— Dataset excerpt —
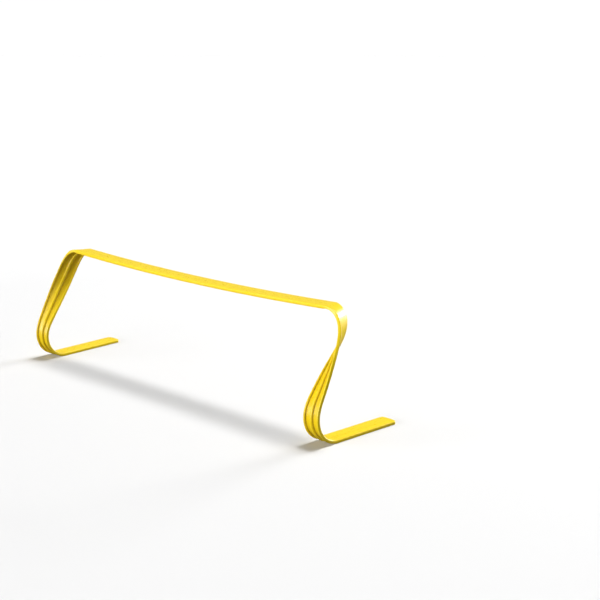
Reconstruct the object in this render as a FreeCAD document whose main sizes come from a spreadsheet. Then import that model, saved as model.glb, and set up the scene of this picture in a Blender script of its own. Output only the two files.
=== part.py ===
import FreeCAD, Part
import Sketcher
import math
import os

from FreeCAD import Placement, Rotation, Vector

# Low agility hurdle: one springy extruded plastic strip, bent into a crossbar on two legs.
# +X runs along the crossbar, +Y points along the feet (to the back), +Z is up.
# The origin is on the floor, at the centre of the hurdle's outline.
#
# The strip has one smooth face and, on its other face, three ribs with two channels between
# them. Going from the crossbar to a foot it bends down at the shoulder, twists a quarter turn
# along the leg and bends back at the ankle, so the ribs face the floor under bar and foot.
# The strip is divided where it flexes, so that each flexing place can be a joint.

DIMENSIONS = [
    ("strip_width", "24.3"),         # across the strip, rib edge to rib edge
    ("strip_depth", "4.4"),          # smooth face to rib tips
    ("web_depth", "1.7"),            # wall that carries the ribs
    ("edge_rib_width", "2.4"),       # each of the two ribs along the strip's edges
    ("middle_rib_width", "3.6"),
    ("hurdle_height", "152.4"),      # floor to the highest point of the smooth face
    ("bar_half_length", "235"),      # middle of the crossbar to the start of a shoulder
    ("bar_sag", "5.3"),              # how much lower the middle of the crossbar is
    ("bow_hinge_x", "90"),           # where the crossbar is divided
    ("shoulder_radius", "24.1"),     # tightest radius, at the start of the bend; it opens out
    ("shoulder_fade", "83"),         # length over which the shoulder bend fades away
    ("twist_power", "1.44"),         # above 1 the strip twists faster near the shoulder
    ("shoulder_share", "0.29"),      # share of the leg's length that is the shoulder piece
    ("leg_divide", "0.60"),          # share of the leg's length above the twist joint
    ("ankle_radius", "28.6"),        # of the smooth face, which is inside this bend
    ("ankle_onset", "32"),           # length over which the ankle bend begins
    ("foot_length", "98"),           # straight part of a foot
    ("toe_out", "2.4"),              # degrees by which each foot's tip points outwards
    ("toe_radius", "3.8"),           # rounded corners of the foot's cut end
]

SECTION_SPACING = 6.0                # along a twisted piece
LEG_STEPS = 150                      # steps used to follow the strip down the leg
SOLVER_ROUNDS = 12
SOLVER_NUDGE = 1e-5

doc = FreeCAD.newDocument("agility_hurdle")
sheet = doc.addObject("Spreadsheet::Sheet", "Params")
for row, (alias, value) in enumerate(DIMENSIONS, start=1):
    sheet.set("A%d" % row, alias)
    sheet.set("B%d" % row, value)
    sheet.setAlias("B%d" % row, alias)
doc.recompute()


def size(alias):
    """A driving dimension, read from the sheet."""
    return float(sheet.get(alias))


# ---------------------------------------------------------------- the strip's centre line
#
# The centre line runs along the middle of the smooth face. The strip is stiff edge to edge, so
# it only bends across its thin direction and twists about its own length. The leg is followed
# step by step from those two rates.

def bar_radius():
    """Radius of the crossbar's shallow sag."""
    half, sag = size("bar_half_length"), size("bar_sag")
    return (half * half + sag * sag) / (2 * sag)


def bar_slope():
    """Slope of the crossbar where a shoulder starts, in radians."""
    return math.asin(size("bar_half_length") / bar_radius())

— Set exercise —
Print only the lines that run from the start of the listing to the line bearing "# The strip is"; please keep the first line and that last one, exactly as they appear.

— Task output —
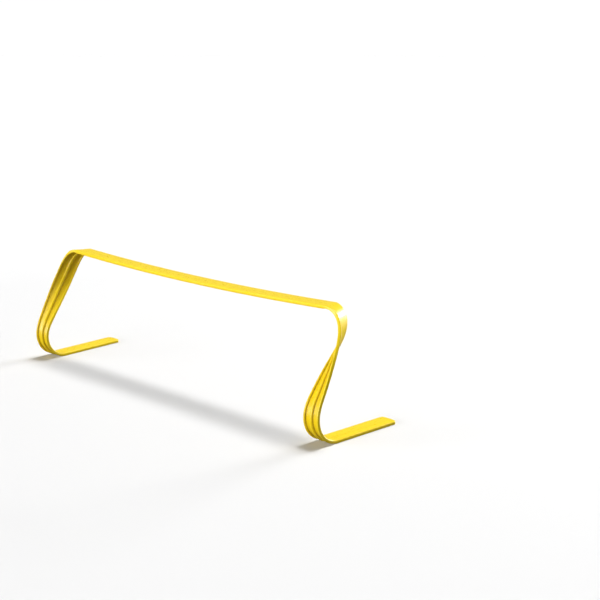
Reconstruct the object in this render as a FreeCAD document whose main sizes come from a spreadsheet. Then import that model, saved as model.glb, and set up the scene of this picture in a Blender script of its own. Output only the two files.
=== part.py ===
import FreeCAD, Part
import Sketcher
import math
import os

from FreeCAD import Placement, Rotation, Vector

# Low agility hurdle: one springy extruded plastic strip, bent into a crossbar on two legs.
# +X runs along the crossbar, +Y points along the feet (to the back), +Z is up.
# The origin is on the floor, at the centre of the hurdle's outline.
#
# The strip has one smooth face and, on its other face, three ribs with two channels between
# them. Going from the crossbar to a foot it bends down at the shoulder, twists a quarter turn
# along the leg and bends back at the ankle, so the ribs face the floor under bar and foot.
# The strip is divided where it flexes, so that each flexing place can be a joint.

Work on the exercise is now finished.